## begin DATASET EXCERPTS
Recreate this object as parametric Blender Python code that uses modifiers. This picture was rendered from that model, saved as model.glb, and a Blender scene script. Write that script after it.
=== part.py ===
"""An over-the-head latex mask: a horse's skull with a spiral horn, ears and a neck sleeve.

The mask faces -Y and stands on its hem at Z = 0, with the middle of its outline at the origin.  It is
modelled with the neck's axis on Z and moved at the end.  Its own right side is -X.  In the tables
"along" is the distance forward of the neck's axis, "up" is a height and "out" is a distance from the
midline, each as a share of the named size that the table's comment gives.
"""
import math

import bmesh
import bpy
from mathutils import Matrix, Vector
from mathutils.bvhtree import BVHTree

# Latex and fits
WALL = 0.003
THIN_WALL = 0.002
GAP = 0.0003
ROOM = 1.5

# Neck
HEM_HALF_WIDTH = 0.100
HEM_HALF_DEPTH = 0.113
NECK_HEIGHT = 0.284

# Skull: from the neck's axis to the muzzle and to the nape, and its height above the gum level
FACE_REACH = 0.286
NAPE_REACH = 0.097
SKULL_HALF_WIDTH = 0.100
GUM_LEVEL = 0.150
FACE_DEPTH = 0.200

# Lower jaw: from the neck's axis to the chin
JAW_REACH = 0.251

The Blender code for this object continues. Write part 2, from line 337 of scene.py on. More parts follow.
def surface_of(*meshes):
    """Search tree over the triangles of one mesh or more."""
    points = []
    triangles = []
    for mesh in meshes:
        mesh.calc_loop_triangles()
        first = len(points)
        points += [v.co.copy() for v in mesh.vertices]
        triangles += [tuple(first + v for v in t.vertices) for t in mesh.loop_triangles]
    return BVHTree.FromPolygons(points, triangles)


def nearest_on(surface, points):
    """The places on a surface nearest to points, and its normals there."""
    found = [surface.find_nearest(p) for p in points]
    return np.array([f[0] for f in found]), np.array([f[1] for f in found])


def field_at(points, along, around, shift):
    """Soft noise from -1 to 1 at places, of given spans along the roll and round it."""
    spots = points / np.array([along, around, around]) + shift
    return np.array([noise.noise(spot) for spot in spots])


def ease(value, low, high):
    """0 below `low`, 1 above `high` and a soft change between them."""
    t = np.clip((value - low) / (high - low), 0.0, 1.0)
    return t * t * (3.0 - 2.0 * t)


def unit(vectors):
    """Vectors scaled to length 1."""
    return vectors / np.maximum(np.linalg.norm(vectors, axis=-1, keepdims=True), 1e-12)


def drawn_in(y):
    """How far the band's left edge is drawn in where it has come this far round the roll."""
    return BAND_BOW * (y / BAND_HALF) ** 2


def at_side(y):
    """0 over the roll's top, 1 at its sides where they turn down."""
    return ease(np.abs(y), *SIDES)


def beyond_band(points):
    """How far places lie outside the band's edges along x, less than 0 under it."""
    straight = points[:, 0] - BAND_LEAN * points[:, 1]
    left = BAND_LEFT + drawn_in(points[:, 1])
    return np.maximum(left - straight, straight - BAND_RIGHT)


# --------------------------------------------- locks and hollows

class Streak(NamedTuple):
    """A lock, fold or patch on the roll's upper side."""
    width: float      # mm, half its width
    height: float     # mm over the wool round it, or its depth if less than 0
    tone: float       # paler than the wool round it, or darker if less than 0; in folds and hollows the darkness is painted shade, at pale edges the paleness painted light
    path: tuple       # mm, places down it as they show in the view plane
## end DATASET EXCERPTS
## EXERCISE
Extract the full listing above without altering anything.

## EXERCISE OUTPUT
Recreate this object as parametric Blender Python code that uses modifiers. This picture was rendered from that model, saved as model.glb, and a Blender scene script. Write that script after it.
=== part.py ===
"""An over-the-head latex mask: a horse's skull with a spiral horn, ears and a neck sleeve.

The mask faces -Y and stands on its hem at Z = 0, with the middle of its outline at the origin.  It is
modelled with the neck's axis on Z and moved at the end.  Its own right side is -X.  In the tables
"along" is the distance forward of the neck's axis, "up" is a height and "out" is a distance from the
midline, each as a share of the named size that the table's comment gives.
"""
import math

import bmesh
import bpy
from mathutils import Matrix, Vector
from mathutils.bvhtree import BVHTree

# Latex and fits
WALL = 0.003
THIN_WALL = 0.002
GAP = 0.0003
ROOM = 1.5

# Neck
HEM_HALF_WIDTH = 0.100
HEM_HALF_DEPTH = 0.113
NECK_HEIGHT = 0.284

# Skull: from the neck's axis to the muzzle and to the nape, and its height above the gum level
FACE_REACH = 0.286
NAPE_REACH = 0.097
SKULL_HALF_WIDTH = 0.100
GUM_LEVEL = 0.150
FACE_DEPTH = 0.200

# Lower jaw: from the neck's axis to the chin
JAW_REACH = 0.251

The Blender code for this object continues. Write part 2, from line 337 of scene.py on. More parts follow.
def surface_of(*meshes):
    """Search tree over the triangles of one mesh or more."""
    points = []
    triangles = []
    for mesh in meshes:
        mesh.calc_loop_triangles()
        first = len(points)
        points += [v.co.copy() for v in mesh.vertices]
        triangles += [tuple(first + v for v in t.vertices) for t in mesh.loop_triangles]
    return BVHTree.FromPolygons(points, triangles)


def nearest_on(surface, points):
    """The places on a surface nearest to points, and its normals there."""
    found = [surface.find_nearest(p) for p in points]
    return np.array([f[0] for f in found]), np.array([f[1] for f in found])


def field_at(points, along, around, shift):
    """Soft noise from -1 to 1 at places, of given spans along the roll and round it."""
    spots = points / np.array([along, around, around]) + shift
    return np.array([noise.noise(spot) for spot in spots])


def ease(value, low, high):
    """0 below `low`, 1 above `high` and a soft change between them."""
    t = np.clip((value - low) / (high - low), 0.0, 1.0)
    return t * t * (3.0 - 2.0 * t)


def unit(vectors):
    """Vectors scaled to length 1."""
    return vectors / np.maximum(np.linalg.norm(vectors, axis=-1, keepdims=True), 1e-12)


def drawn_in(y):
    """How far the band's left edge is drawn in where it has come this far round the roll."""
    return BAND_BOW * (y / BAND_HALF) ** 2


def at_side(y):
    """0 over the roll's top, 1 at its sides where they turn down."""
    return ease(np.abs(y), *SIDES)


def beyond_band(points):
    """How far places lie outside the band's edges along x, less than 0 under it."""
    straight = points[:, 0] - BAND_LEAN * points[:, 1]
    left = BAND_LEFT + drawn_in(points[:, 1])
    return np.maximum(left - straight, straight - BAND_RIGHT)


# --------------------------------------------- locks and hollows

class Streak(NamedTuple):
    """A lock, fold or patch on the roll's upper side."""
    width: float      # mm, half its width
    height: float     # mm over the wool round it, or its depth if less than 0
    tone: float       # paler than the wool round it, or darker if less than 0; in folds and hollows the darkness is painted shade, at pale edges the paleness painted light
    path: tuple       # mm, places down it as they show in the view plane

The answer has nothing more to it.